Under certain circumstances, you can be held liable for your spouse’s credit card debt. Whether you may be on the hook for your spouse’s credit card debt depends on:
- where you live
- whether it is a joint credit card
- whether you are a cosigner, and
- whether the debt was assigned to you in a divorce proceeding.
(To learn more about credit card debt, see our Managing Credit Card Debt area.)
Your Liability in Common Law States
Most states (called common law states) use common law rules when determining who is liable for a particular debt in a marriage. In common law states, you are usually only liable for credit card debt if the obligation is in your name. This means that if the credit card is only in your spouse’s name, you are typically not liable for that debt. However, keep in mind that if you have jointly owned assets, then the credit card company can still go after your spouse’s interest in that property.
If the debt is for a joint credit card in both your names, then you and your spouse are equally liable for it. In addition, if you are a cosigner on your spouse’s credit card (even if it is not a joint account), you are still on the hook.
Additional Rules for Community Property States
Certain states (called community property states) follow community property rules instead of the common law when determining which spouse is liable for a particular debt. In community property states, you are still on the hook for any debts in your name or that you cosign for.
But in addition, debts incurred by you or your spouse during your marriage (regardless of whose name is on it) are generally deemed to be community debts and both spouses are considered equally liable. This means that even if the credit card debt was incurred by your spouse alone, you may be on the hook for it. However, keep in mind that debts incurred by your spouse prior to marriage or after separation or divorce are not community debts.

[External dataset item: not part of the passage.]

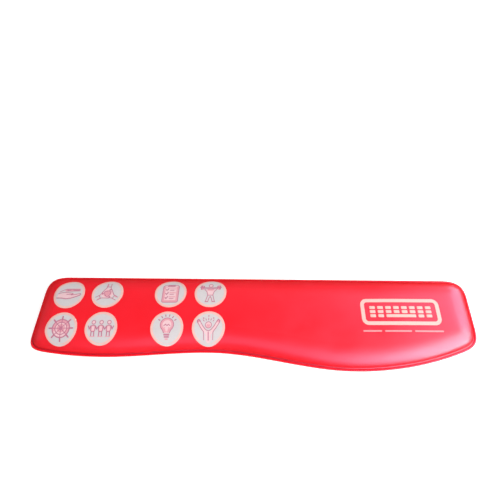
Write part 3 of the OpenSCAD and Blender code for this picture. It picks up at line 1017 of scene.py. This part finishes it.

Also, each state weighs different factors and may have additional rules regarding when an obligation is considered a community debt. Usually, if the debt was incurred for something that benefited your marriage, it will likely be deemed a community debt. But if it was a purchase that only benefited your spouse, there is a greater likelihood that it will not be considered a community debt.
Currently, the following states follow community property rules: Arizona, California, Idaho, Louisiana, Nevada, New Mexico, Texas, Washington, and Wisconsin. In Alaska, married couples can agree to treat their property as community property.
Your Liability for Credit Card Debt Assigned to You in a Divorce Proceeding
Even if you were not otherwise liable for a credit card debt, a judge may still assign the obligation to you in a divorce proceeding. If a credit card debt is assigned to you in a divorce, that doesn’t mean you are contractually liable for it to the credit card company. This is because a family court judge can’t change the terms of the initial credit card contract. However, if you fail to pay the debt and the credit card company comes after your ex-spouse, then he or she can sue you for violating the divorce decree and seek reimbursement for any damages suffered.